> _Prompt_: Set down the whole listing verbatim.

> _Dataset section_:

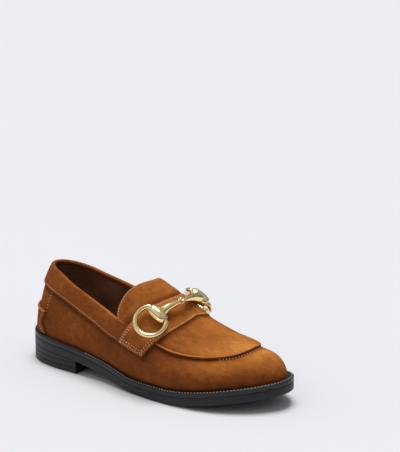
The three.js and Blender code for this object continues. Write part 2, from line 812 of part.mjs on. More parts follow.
// Frame on the skin at a turn and climb: ahead runs towards the toe, the normal points outwards
function skinFrame(turn, climb) {
  const step = 1e-3
  const point = skinPoint(turn, climb)
  const along = skinPoint(turn + step, climb).sub(skinPoint(turn - step, climb)).normalize()
  const up = skinPoint(turn, climb + step).sub(skinPoint(turn, climb - step)).normalize()
  const normal = along.clone().cross(up).normalize()
  return { point, normal, ahead: turn < 0.5 ? along : along.clone().negate() }
}

const paleGold = { color: 0xd8bd84, roughness: 0.22, metalness: 1 }
const suede = { color: 0x9a5420, roughness: 0.92, metalness: 0 }
const suedeTop = { color: 0xa9601f, roughness: 0.92, metalness: 0 }
const blackSole = { color: 0x26272a, roughness: 0.5, metalness: 0 }
const liningLeather = { color: 0x3a2a20, roughness: 0.7, metalness: 0 }

const shoe = new THREE.Group()
function addPiece(name, geometry, finish) {
  const clean = geometry.clone()
  clean.computeVertexNormals()
  const mesh = new THREE.Mesh(clean, new THREE.MeshStandardMaterial(finish))
  mesh.name = name
  shoe.add(mesh)
}

addPiece('outsole', outsoleGeometry(), blackSole)
addPiece('welt', weltGeometry(), blackSole)
addPiece('heel_block', heelBlockGeometry(), blackSole)
addPiece('heel_top_lift', topLiftGeometry(), blackSole)
addPiece('insole', insoleGeometry(), liningLeather)
addPiece('upper', upperGeometry(), suede)

const isBandCell = (cell, row) => cell < strapRearColumn && row >= collarRow && row < edgeRow
const isBackstayCell = (cell, row) => cell < backstayColumn && row < backstayTopRow
const isStrapCell = (cell, row) =>
  cell >= strapRearColumn && cell < strapFrontColumn && row >= collarRow
const isApronCell = (cell, row) => cell >= strapFrontColumn && row >= edgeRow
const backstayAt = (row) => backstayThickness + (row === backstayTopRow ? backstayLip : 0)
const apronAt = (row) => apronThickness + (row < edgeRow + beadRowCount ? apronBead : 0)
addPiece('collar_band', overlayGeometry(isBandCell, () => collarBandThickness), suede)
addPiece('backstay', overlayGeometry(isBackstayCell, backstayAt), suede)
addPiece('saddle_strap', overlayGeometry(isStrapCell, () => strapThickness), suedeTop)
addPiece('apron', overlayGeometry(isApronCell, apronAt), suedeTop)
addPiece('tongue', tongueGeometry(), suedeTop)

// The bit: its heads sit on the strap's shoulders, its joint near the crown
const strapTurn = (share) => THREE.MathUtils.lerp(strapRearShare, strapFrontShare, share)
const bitTurn = strapTurn(bitHeadShare)
const bitSeat = overlayGap + strapThickness + bitSeatGap
const top = skinFrame(strapTurn(bitJointShare), bitJointClimb)
const joint = top.point.addScaledVector(top.normal, bitSeat + bitJointLift + bitEyeDiameter / 2)
const eyeShift = (bitEyeDiameter - bitEyeWire) / 4
for (const [side, turn] of [['lateral', bitTurn], ['medial', 1 - bitTurn]]) {
  const { point, normal, ahead } = skinFrame(turn, bitHeadClimb[side])
  const head = point.clone().addScaledVector(normal, bitSeat + bitBarrelDiameter / 2)
  const down = normal.clone().cross(ahead)
  if (down.z > 0) down.negate()
  const bow = down.addScaledVector(normal, bitBowShare).normalize()
  const towards = joint.clone().sub(head).normalize()
  const sideways = new THREE.Vector3(0, 0, 1).cross(towards).normalize()
  const arch = towards.clone().cross(sideways)
  const eye = joint.clone().addScaledVector(towards, -eyeShift)
  const eyeNormal = side === 'lateral' ? sideways : arch
  addPiece(`bit_ring_${side}`, ringGeometry(head, ahead, bow), paleGold)
  addPiece(`bit_link_${side}`, linkGeometry({ head, bar: ahead, eye, eyeNormal, arch }), paleGold)
}

// Stands the shoe on the origin: the middle of its box, on the floor
const box = new THREE.Box3().setFromObject(shoe)
shoe.position.set(-(box.min.x + box.max.x) / 2, -(box.min.y + box.max.y) / 2, 0)

export default shoe
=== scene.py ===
import math

import bmesh
import bpy
import numpy as np
from bpy.props import FloatProperty, FloatVectorProperty, PointerProperty
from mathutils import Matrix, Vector, bvhtree, kdtree, noise


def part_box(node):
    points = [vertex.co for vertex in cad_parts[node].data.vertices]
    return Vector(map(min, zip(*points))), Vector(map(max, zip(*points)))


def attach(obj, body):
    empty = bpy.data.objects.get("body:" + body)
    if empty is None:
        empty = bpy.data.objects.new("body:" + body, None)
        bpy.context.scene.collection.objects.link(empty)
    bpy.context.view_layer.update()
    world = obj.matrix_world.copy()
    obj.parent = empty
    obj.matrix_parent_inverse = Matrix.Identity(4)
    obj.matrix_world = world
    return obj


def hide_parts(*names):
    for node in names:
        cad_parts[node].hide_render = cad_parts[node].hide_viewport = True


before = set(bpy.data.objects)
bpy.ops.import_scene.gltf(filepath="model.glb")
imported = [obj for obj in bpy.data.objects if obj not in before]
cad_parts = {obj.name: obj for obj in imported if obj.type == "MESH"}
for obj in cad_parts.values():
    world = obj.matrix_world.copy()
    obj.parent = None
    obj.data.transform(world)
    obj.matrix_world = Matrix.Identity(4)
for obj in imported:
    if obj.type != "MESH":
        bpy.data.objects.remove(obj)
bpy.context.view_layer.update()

bl_info = {
    "name": "Bit Loafer",
    "version": (1, 0, 0),
    "blender": (4, 5, 0),
    "location": "3D View > Sidebar > Bit Loafer",
    "description": "Suede loafer with a snaffle bit, dressed over its packed solids",
    "category": "Object",
}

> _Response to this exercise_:
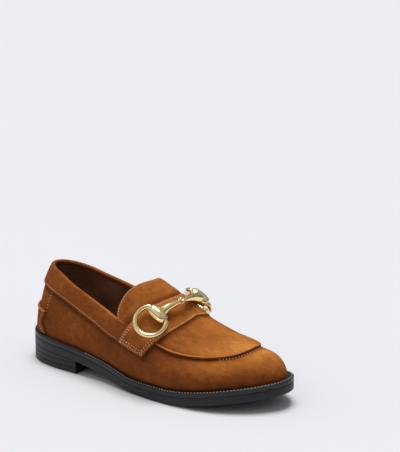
The three.js and Blender code for this object continues. Write part 2, from line 812 of part.mjs on. More parts follow.
// Frame on the skin at a turn and climb: ahead runs towards the toe, the normal points outwards
function skinFrame(turn, climb) {
  const step = 1e-3
  const point = skinPoint(turn, climb)
  const along = skinPoint(turn + step, climb).sub(skinPoint(turn - step, climb)).normalize()
  const up = skinPoint(turn, climb + step).sub(skinPoint(turn, climb - step)).normalize()
  const normal = along.clone().cross(up).normalize()
  return { point, normal, ahead: turn < 0.5 ? along : along.clone().negate() }
}

const paleGold = { color: 0xd8bd84, roughness: 0.22, metalness: 1 }
const suede = { color: 0x9a5420, roughness: 0.92, metalness: 0 }
const suedeTop = { color: 0xa9601f, roughness: 0.92, metalness: 0 }
const blackSole = { color: 0x26272a, roughness: 0.5, metalness: 0 }
const liningLeather = { color: 0x3a2a20, roughness: 0.7, metalness: 0 }

const shoe = new THREE.Group()
function addPiece(name, geometry, finish) {
  const clean = geometry.clone()
  clean.computeVertexNormals()
  const mesh = new THREE.Mesh(clean, new THREE.MeshStandardMaterial(finish))
  mesh.name = name
  shoe.add(mesh)
}

addPiece('outsole', outsoleGeometry(), blackSole)
addPiece('welt', weltGeometry(), blackSole)
addPiece('heel_block', heelBlockGeometry(), blackSole)
addPiece('heel_top_lift', topLiftGeometry(), blackSole)
addPiece('insole', insoleGeometry(), liningLeather)
addPiece('upper', upperGeometry(), suede)

const isBandCell = (cell, row) => cell < strapRearColumn && row >= collarRow && row < edgeRow
const isBackstayCell = (cell, row) => cell < backstayColumn && row < backstayTopRow
const isStrapCell = (cell, row) =>
  cell >= strapRearColumn && cell < strapFrontColumn && row >= collarRow
const isApronCell = (cell, row) => cell >= strapFrontColumn && row >= edgeRow
const backstayAt = (row) => backstayThickness + (row === backstayTopRow ? backstayLip : 0)
const apronAt = (row) => apronThickness + (row < edgeRow + beadRowCount ? apronBead : 0)
addPiece('collar_band', overlayGeometry(isBandCell, () => collarBandThickness), suede)
addPiece('backstay', overlayGeometry(isBackstayCell, backstayAt), suede)
addPiece('saddle_strap', overlayGeometry(isStrapCell, () => strapThickness), suedeTop)
addPiece('apron', overlayGeometry(isApronCell, apronAt), suedeTop)
addPiece('tongue', tongueGeometry(), suedeTop)

// The bit: its heads sit on the strap's shoulders, its joint near the crown
const strapTurn = (share) => THREE.MathUtils.lerp(strapRearShare, strapFrontShare, share)
const bitTurn = strapTurn(bitHeadShare)
const bitSeat = overlayGap + strapThickness + bitSeatGap
const top = skinFrame(strapTurn(bitJointShare), bitJointClimb)
const joint = top.point.addScaledVector(top.normal, bitSeat + bitJointLift + bitEyeDiameter / 2)
const eyeShift = (bitEyeDiameter - bitEyeWire) / 4
for (const [side, turn] of [['lateral', bitTurn], ['medial', 1 - bitTurn]]) {
  const { point, normal, ahead } = skinFrame(turn, bitHeadClimb[side])
  const head = point.clone().addScaledVector(normal, bitSeat + bitBarrelDiameter / 2)
  const down = normal.clone().cross(ahead)
  if (down.z > 0) down.negate()
  const bow = down.addScaledVector(normal, bitBowShare).normalize()
  const towards = joint.clone().sub(head).normalize()
  const sideways = new THREE.Vector3(0, 0, 1).cross(towards).normalize()
  const arch = towards.clone().cross(sideways)
  const eye = joint.clone().addScaledVector(towards, -eyeShift)
  const eyeNormal = side === 'lateral' ? sideways : arch
  addPiece(`bit_ring_${side}`, ringGeometry(head, ahead, bow), paleGold)
  addPiece(`bit_link_${side}`, linkGeometry({ head, bar: ahead, eye, eyeNormal, arch }), paleGold)
}

// Stands the shoe on the origin: the middle of its box, on the floor
const box = new THREE.Box3().setFromObject(shoe)
shoe.position.set(-(box.min.x + box.max.x) / 2, -(box.min.y + box.max.y) / 2, 0)

export default shoe
=== scene.py ===
import math

import bmesh
import bpy
import numpy as np
from bpy.props import FloatProperty, FloatVectorProperty, PointerProperty
from mathutils import Matrix, Vector, bvhtree, kdtree, noise


def part_box(node):
    points = [vertex.co for vertex in cad_parts[node].data.vertices]
    return Vector(map(min, zip(*points))), Vector(map(max, zip(*points)))


def attach(obj, body):
    empty = bpy.data.objects.get("body:" + body)
    if empty is None:
        empty = bpy.data.objects.new("body:" + body, None)
        bpy.context.scene.collection.objects.link(empty)
    bpy.context.view_layer.update()
    world = obj.matrix_world.copy()
    obj.parent = empty
    obj.matrix_parent_inverse = Matrix.Identity(4)
    obj.matrix_world = world
    return obj


def hide_parts(*names):
    for node in names:
        cad_parts[node].hide_render = cad_parts[node].hide_viewport = True


before = set(bpy.data.objects)
bpy.ops.import_scene.gltf(filepath="model.glb")
imported = [obj for obj in bpy.data.objects if obj not in before]
cad_parts = {obj.name: obj for obj in imported if obj.type == "MESH"}
for obj in cad_parts.values():
    world = obj.matrix_world.copy()
    obj.parent = None
    obj.data.transform(world)
    obj.matrix_world = Matrix.Identity(4)
for obj in imported:
    if obj.type != "MESH":
        bpy.data.objects.remove(obj)
bpy.context.view_layer.update()

bl_info = {
    "name": "Bit Loafer",
    "version": (1, 0, 0),
    "blender": (4, 5, 0),
    "location": "3D View > Sidebar > Bit Loafer",
    "description": "Suede loafer with a snaffle bit, dressed over its packed solids",
    "category": "Object",
}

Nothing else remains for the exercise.